Las últimas cruzadas de Diego Maradona como técnico han establecido vínculos emocionales, entre el equipo que dirige y lo que él significa. “Nos da lo mismo perder que ganar, ¿no se dan cuenta de que teniendo a Maradona entramos en la historia?”, dice un grupo de aficionados de Gimnasia y Esgrima de la Plata, horas después de su llegada. Y el mismo discurso sucede antes en Culiacán, con los Dorados de Sinaloa.

Al Diego entrenador hay pocos que lo conocen. Es su ayudante, Sebastián Gallego Méndez, que lleva la gestión cotidiana en El Lobo, quien dice que Diego puede recorrer 200 kilómetros de ida y 200 de vuelta para acudir al lugar de entrenamiento. Una multitud se mueve siempre en torno a él. Por eso, los dirigentes instruyen a sus aficionados: no deben acercarse, no deben tocarlo, no deben importunarle.

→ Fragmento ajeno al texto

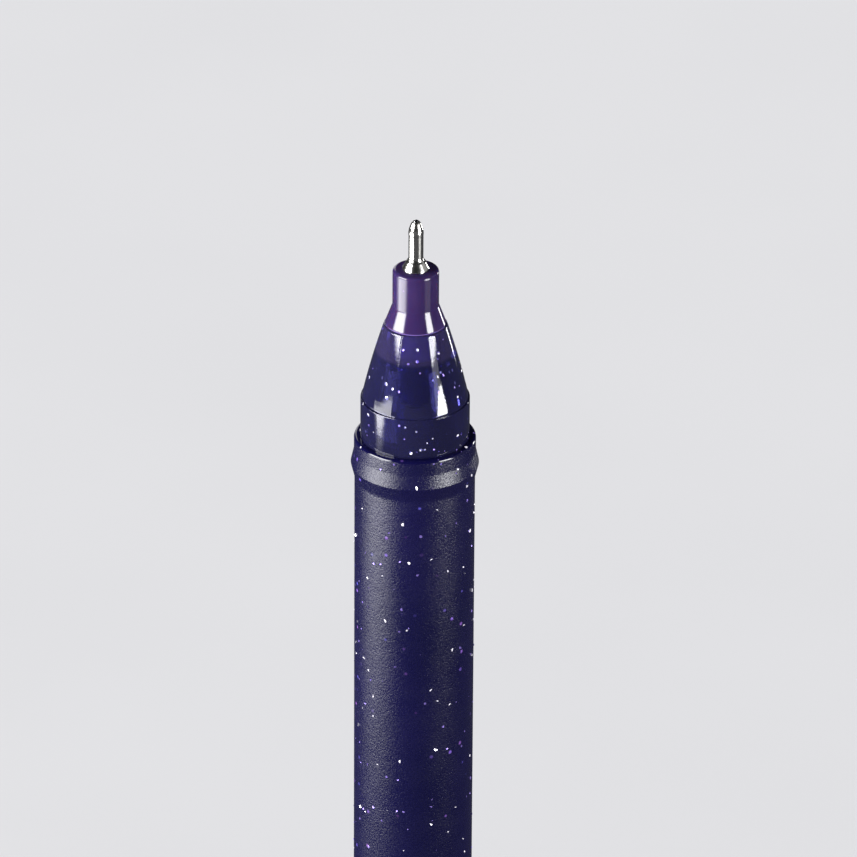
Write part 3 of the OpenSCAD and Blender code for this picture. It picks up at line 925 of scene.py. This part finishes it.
def scatter(name, skins, film, tree, **inputs):
    """Runs the flake tree over a skin and keeps the result as a plain mesh."""
    holder = finished(name + "_skin", skins, film)
    modifier = holder.modifiers.new("flakes", "NODES")
    modifier.node_group = tree
    values = {key.replace("_", " ").capitalize(): value for key, value in inputs.items()}
    values["Film"] = film
    for item in tree.interface.items_tree:
        if item.in_out == "INPUT" and item.name in values:
            modifier[item.identifier] = values[item.name]
    depsgraph = bpy.context.evaluated_depsgraph_get()
    mesh = bpy.data.meshes.new_from_object(holder.evaluated_get(depsgraph))
    mesh.name = name
    for slot in reversed(range(len(mesh.materials))):
        if mesh.materials[slot] is None:
            mesh.materials.pop(index=slot)
    piece = bpy.data.objects.new(name, mesh)
    bpy.context.scene.collection.objects.link(piece)
    bpy.data.objects.remove(holder)
    return piece


# Operators, one for each group of pieces

class BuildStage(bpy.types.Operator):
    """Floor, soft light and camera"""
    bl_idname = "gel_pen.stage"
    bl_label = "Stage, light and camera"

    def execute(self, context):
        studio = context.scene.pen_studio
        floor = self.floor()
        self.lamps(floor)
        self.world(context.scene)
        rim = Vector((0, 0, high("barrel").z))
        tilt = studio.elevation
        up = Vector((0, math.sin(tilt), math.cos(tilt)))
        aim = rim + Vector((studio.aim_side, 0, 0)) + up * studio.aim_up
        camera = bpy.data.cameras.new("camera")
        camera.lens = studio.lens
        camera.sensor_width = 36
        camera.clip_start = 0.01
        camera.clip_end = 50
        view = bpy.data.objects.new("camera", camera)
        view.location = aim + studio.distance * Vector((0, -math.cos(tilt), math.sin(tilt)))
        turn = Matrix.Rotation(math.pi / 2 - tilt, 4, "X") @ Matrix.Rotation(studio.roll, 4, "Z")
        view.rotation_euler = turn.to_euler()
        context.scene.collection.objects.link(view)
        context.scene.camera = view
        context.scene.view_settings.view_transform = "Standard"
        return {"FINISHED"}

    def floor(self):
        """A wide pale floor with a faint, uneven tone, darker in the pen's reflections than to the camera."""
        pale = Finish({}, "Pale floor", (0.74, 0.74, 0.76))
        pale.mix(pale.cloud(6.0), (0.73, 0.73, 0.752))
        pale.rough(0.75, (pale.cloud(20.0), 0.1))
        seen = add(pale.tree, "ShaderNodeLightPath").outputs["Is Camera Ray"]
        pale.mix(pale.math("SUBTRACT", 1.0, seen), (0.035, 0.035, 0.04))
        shape = bmesh.new()
        bmesh.ops.create_grid(shape, x_segments=2, y_segments=2, size=6)
        floor = finished("floor", [shape], pale.done())
        return floor

    def lamps(self, floor):
        """Softboxes round the pen. Those that stand close don't light the floor."""
        unlit = bpy.data.collections.new("floor without the near lamps")
        unlit.objects.link(floor)
        unlit.collection_objects[0].light_linking.link_state = "EXCLUDE"
        # name, azimuth from the camera's side, distance, bottom and top height, width in degrees, radiance,
        # and its left and right edge as (share of the height, share of the width) points
        low_left = (((0.06, 0.27), (0.107, 0.09), (0.25, 0.12), (0.7, 0.1), (1, 0.72)),
                    ((0.06, 0.28), (0.107, 0.51), (0.25, 1), (0.85, 0.85), (1, 0.8)))
        low_right = (((0, 0), (0.45, 0), (1, 0.35)), ((0, 1), (0.45, 1), (1, 0.75)))
        boxes = (("key_high", -68, 0.26, 0.156, 0.320, 50, 24, None),
                 ("key_low", -70, 0.13, 0.070, 0.1425, 66, 9.5, low_left),
                 ("right_high", 57, 0.30, 0.157, 0.270, 27, 22, None),
                 ("right_mid", 54, 0.30, 0.120, 0.168, 20, 2.2, None),
                 ("right_low", 57, 0.13, 0.120, 0.1432, 30, 30, low_right),
                 ("right_dim", 62, 0.13, 0.082, 0.102, 36, 0.8, None),
                 ("left_glow", -80, 0.25, 0.010, 0.080, 60, 3.0, None),
                 ("right_glow", 80, 0.32, 0.165, 0.420, 80, 0.3, None),
                 ("right_rim", 134, 0.30, 0.070, 0.165, 7, 16, None),
                 ("back_softbox", 196, 0.45, 0.060, 0.420, 20, 1.6, None))
        for name, azimuth, distance, bottom, top, spread, radiance, edges in boxes:
            turn = math.radians(azimuth - 90)
            spot = Vector((distance * math.cos(turn), distance * math.sin(turn), (bottom + top) / 2))
            width = 2 * distance * math.tan(math.radians(spread) / 2)
            lamp = self.area(name, spot, Vector((0, 0, spot.z)), width, top - bottom,
                             radiance * math.pi * width * (top - bottom), edges)
            lamp.light_linking.receiver_collection = unlit
        floor_only = bpy.data.collections.new("floor under the wide light")
        floor_only.objects.link(floor)
        sky = bpy.data.lights.new("floor_wash", "SUN")
        sky.energy = 3.7
        sky.angle = math.radians(70)
        wash = bpy.data.objects.new("floor_wash", sky)
        wash.rotation_euler = (math.radians(25), math.radians(-15), 0)
        wash.light_linking.receiver_collection = floor_only
        bpy.context.scene.collection.objects.link(wash)

    def area(self, name, spot, aim, width, tall, watts, edges=None):
        """A softbox with soft edges, its left and right edge cut to a shape if asked."""
        light = bpy.data.lights.new(name, "AREA")
        light.shape = "RECTANGLE"
        light.size = width
        light.size_y = tall
        light.energy = watts
        light.use_nodes = True
        tree = light.node_tree
        place = add(tree, "ShaderNodeNewGeometry").outputs["Parametric"]
        across = add(tree, "ShaderNodeSeparateXYZ", {0: place}).outputs
        inward = [calc(tree, "PINGPONG", across[axis], 0.5) for axis in ("X", "Y")]
        if edges:
            left, right = (self.edge_curve(tree, across["Y"], points) for points in edges)
            inward[0] = calc(tree, "MINIMUM", calc(tree, "SUBTRACT", across["X"], left),
                             calc(tree, "SUBTRACT", right, across["X"]))
        soft = calc(tree, "MULTIPLY", ramp(tree, inward[0], 0.0, 0.12), ramp(tree, inward[1], 0.0, 0.10))
        tree.links.new(soft, tree.nodes["Emission"].inputs["Strength"])
        lamp = bpy.data.objects.new(name, light)
        lamp.location = spot
        lamp.rotation_euler = (aim - spot).to_track_quat("-Z", "Y").to_euler()
        lamp.visible_camera = False
        bpy.context.scene.collection.objects.link(lamp)
        return lamp

    def edge_curve(self, tree, up, points):
        """Where a lamp's edge lies, as a share of its width, at each share of its height."""
        made = add(tree, "ShaderNodeFloatCurve", {"Value": up})
        curve = made.mapping.curves[0]
        while len(curve.points) < len(points):
            curve.points.new(0.5, 0.5)
        for point, place in zip(curve.points, points):
            point.location = place
            point.handle_type = "VECTOR"
        made.mapping.update()
        return made.outputs[0]

    def world(self, scene):
        """Pale to look at, dimmer as a light."""
        world = bpy.data.worlds.new("studio")
        world.use_nodes = True
        tree = world.node_tree
        background = tree.nodes["Background"]
        background.inputs["Color"].default_value = (0.90, 0.92, 1.0, 1)
        seen = add(tree, "ShaderNodeLightPath").outputs["Is Camera Ray"]
        strength = add(tree, "ShaderNodeMapRange", {"Value": seen, "To Min": 0.015, "To Max": 0.74})
        tree.links.new(strength.outputs[0], background.inputs["Strength"])
        scene.world = world


class BuildBody(bpy.types.Operator):
    """Barrel, clear front section and tail plug"""
    bl_idname = "gel_pen.body"
    bl_label = "Barrel and front section"

    def execute(self, context):
        sizes = context.scene.pen_sizes
        turn = round_turn(192, SEAMS)
        turned_piece("barrel_tube", barrel_outline(sizes), 192, "satin", "barrel", "satin_navy", "barrel")
        rim_z = high("barrel").z
        cone_z = high("front_section").z

        def inner_r(z):
            """A radius between the cone's skin and its inside; below the rim nothing is lifted."""
            return 2.4 * MM + max(0, cone_z - z) * 0.2 if z > rim_z else 1

        shape = turned(cone_outline(sizes), turn, lift=seam_ridge(inner_r, 0.004 * MM))
        cone = finished("front_cone", [shape], finish_of("clear"))
        settle(cone, "barrel", "clear_navy", "front_section")
        turned_piece("tail_end_plug", plug_outline(sizes), 128, "cap", "barrel", "clear_navy", "tail_plug")
        return {"FINISHED"}


class BuildRefill(bpy.types.Operator):
    """Tip holder, steel tip, ink tube, ink and follower"""
    bl_idname = "gel_pen.refill"
    bl_label = "Refill"

    def execute(self, context):
        sizes = context.scene.pen_sizes
        pieces = (("purple_holder", holder_outline, "purple", "clear_purple", "tip_holder"),
                  ("needle_tip", tip_outline, "steel", "tip_steel", "tip_body"),
                  ("refill_tube", tube_outline, "tube", "tube_plastic", "ink_tube"),
                  ("ink_column", ink_outline, "ink", "gel", "gel_ink"),
                  ("grease_follower", follower_outline, "grease", "grease", "ink_follower"))
        for name, outline, material, slot, node in pieces:
            turned_piece(name, outline(sizes), 128, material, "refill", slot, node)
        kept = (("tip_spring", "wire"), ("ball", "carbide"), ("follower_float", "liner"))
        for node, material in kept:
            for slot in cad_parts[node].material_slots:
                slot.material = finish_of(material)
        return {"FINISHED"}


class BuildCap(bpy.types.Operator):
    """Cap shell with its ribs and bridge, crown, liner and seal"""
    bl_idname = "gel_pen.cap"
    bl_label = "Cap"

    def execute(self, context):
        sizes = context.scene.pen_sizes
        ribs = [cap_rib(i, 6) for i in range(6)]
        shell = finished("cap_tube", [turned(shell_outline(), round_turn(160)), clip_bridge(sizes)] + ribs,
                         finish_of("cap"))
        settle(shell, "cap", "clear_navy", "cap_shell")
        turned_piece("crown_plug", crown_outline(), 128, "purple", "cap", "clear_purple", "cap_crown")
        turned_piece("liner_cup", liner_outline(), 96, "liner", "cap", "liner_plastic", "cap_liner")
        turned_piece("seal_pellet", seal_outline(), 96, "rubber", "cap", "seal_rubber", "tip_seal")
        return {"FINISHED"}


class BuildClip(bpy.types.Operator):
    """Pocket clip"""
    bl_idname = "gel_pen.clip"
    bl_label = "Clip"

    def execute(self, context):
        sizes = context.scene.pen_sizes
        clip = finished("pocket_clip", [clip_arm(sizes), clip_knuckle(sizes)], finish_of("cap"))
        settle(clip, "clip", "clear_navy", "cap_clip")
        return {"FINISHED"}


class BuildGlitter(bpy.types.Operator):
    """Glitter flakes in the resin of the barrel, the front section and the cap shell"""
    bl_idname = "gel_pen.glitter"
    bl_label = "Glitter"

    def execute(self, context):
        sizes = context.scene.pen_sizes
        glitter = context.scene.pen_glitter
        tree = flake_scatter()
        turn = round_turn(64)
        skins = {"barrel": barrel_skin(sizes)[2:], "cone": cone_skin(sizes), "cap": shell_skin()[2:]}
        # skin, body, slot, share of the flakes, shallowest and deepest place under the skin in mm, tilt
        beds = (("barrel", "barrel", "satin_navy", 1.0, (-0.02, 0.01), 0.5),
                ("cone", "barrel", "clear_navy", 1.3, (-0.012, 0.02), 0.3),
                ("cap", "cap", "clear_navy", 1.0, (-0.002, 0.008), 0.12))
        for index, (skin, body, slot, share, depths, tilt) in enumerate(beds):
            for kind, density, width in (("bright", glitter.bright, glitter.flake_d),
                                         ("dim", glitter.dim, glitter.flake_d * 0.8)):
                seed = glitter.seed + index * 100 + (50 if kind == "dim" else 0)
                piece = scatter(f"{skin}_{kind}_flakes", [turned(skins[skin], turn, closed=False)],
                                finish_of(kind + "_flake"), tree, per_square_metre=density * share,
                                flake_width=width, flake_thickness=glitter.flake_t, tilt=tilt,
                                shallowest=depths[0] * MM, deepest=depths[1] * MM, smallest=0.35, seed=seed)
                settle(piece, body, slot)
        return {"FINISHED"}


class PenPanel(bpy.types.Panel):
    """Lists the steps that build the pen"""
    bl_idname = "VIEW3D_PT_gel_pen"
    bl_label = "Gel pen"
    bl_space_type = "VIEW_3D"
    bl_region_type = "UI"
    bl_category = "Gel Pen"

    def draw(self, context):
        for operator in OPERATORS:
            self.layout.operator(operator.bl_idname)
        for group in ("pen_sizes", "pen_colours", "pen_glitter", "pen_studio"):
            settings = getattr(context.scene, group)
            box = self.layout.box()
            for key in settings.__annotations__:
                box.prop(settings, key)


OPERATORS = (BuildStage, BuildBody, BuildRefill, BuildCap, BuildClip, BuildGlitter)
GROUPS = {"pen_sizes": PenSizes, "pen_colours": PenColours, "pen_glitter": PenGlitter, "pen_studio": PenStudio}


def register():
    for cls in (*GROUPS.values(), *OPERATORS, PenPanel):
        bpy.utils.register_class(cls)
    for name, cls in GROUPS.items():
        setattr(bpy.types.Scene, name, PointerProperty(type=cls))


def unregister():
    for name in GROUPS:
        delattr(bpy.types.Scene, name)
    for cls in reversed((*GROUPS.values(), *OPERATORS, PenPanel)):
        bpy.utils.unregister_class(cls)


def main():
    register()
    bpy.ops.gel_pen.stage()
    bpy.ops.gel_pen.body()
    bpy.ops.gel_pen.refill()
    bpy.ops.gel_pen.cap()
    bpy.ops.gel_pen.clip()
    bpy.ops.gel_pen.glitter()


if __name__ == "__main__":
    main()
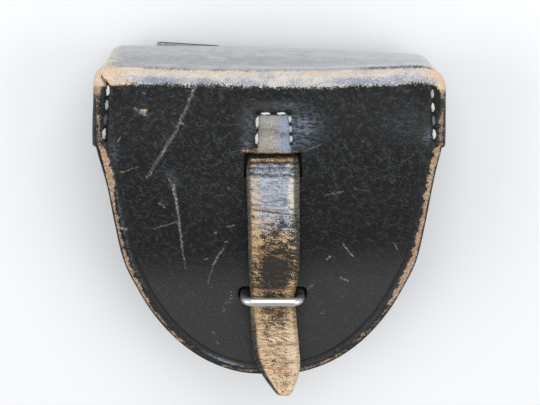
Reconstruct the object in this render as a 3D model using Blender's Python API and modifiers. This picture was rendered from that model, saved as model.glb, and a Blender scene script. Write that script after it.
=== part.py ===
"""Leather belt pouch with a half-round front flap.

One hide makes the back, the lid and the front flap. A flat front panel and a U-shaped gusset close
the pouch below the lid. A strap sewn behind the flap comes out through a slot and goes under a wire
staple, and two belt loops are sewn on the back.

The pouch lies on its back, on the belt loops, with the middle of its outline over the origin.
+Z points out of the front flap, +Y towards the lid, and sizes are in metres.
"""
import math
from collections import namedtuple

import bmesh
import bpy
from mathutils import Vector

# Leather and wire
GAP = 0.0003            # kept between pieces that touch
HIDE = 0.0026           # thickness of the cover
PANEL = 0.0024          # thickness of the front panel, the gusset and the belt loops
STRAP = 0.0028          # thickness of the closure strap
WIRE = 0.0034           # diameter of the staple's wire

# Cover
HALF_WIDTH = 0.0635     # half of the lid, over its ears, at the front
LID_TOP = 0.0640        # Y of the lid's top
EAR_END = 0.0340        # Y where the ears beside the lid stop
BOX_DEPTH = 0.0400      # outside, from the back to the front flap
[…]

Una vez dentro del vestuario, está la voz del capitán. Las arengas volcánicas, el humo de los habanos, los bailes, la estrategia. “Es un hombre que se preocupa por todo, al que le encanta analizar a los rivales. Que disfruta trabajar. Tiene unas ganas que son contagiables. Diego genera todo eso: en donde está, la tierra se mueve. Hay ilusión, expectativa, muchísimos medios de comunicación. De todas partes del mundo vienen a vernos”, explica Luis Islas, su mano derecha por más de ocho años.

Cuando Islas se fue, lo acompañó el mexicano Mario García, en su última etapa con Dorados. “Yo me encontré con una persona sencilla, humilde, que era capaz de saludar al jardinero, la secretaría y al jugador más humilde de la misma manera que lo hacía con los grandes.  Un tipo de barrio. A mí me permitió ayudarle y me hizo mejor entrenador. Pareciera que es cualquier cosa, pero en este medio no cualquiera es así. Menos siendo Maradona”.

Al Diego entrenador hubo un técnico que le ganó dos finales, las dos con el mismo equipo: Alfonso Sosa. Sucedió en 2018 y 2019, con el Atlético de San Luis. “Competir contra él era también hacerlo contra una industria mediática. No sólo nos enfrentábamos a Dorados, sino también a Maradona y todo lo que representa alrededor del futbol. No era un partido más. No podía ser un partido más”. Mucho menos para sus rivales.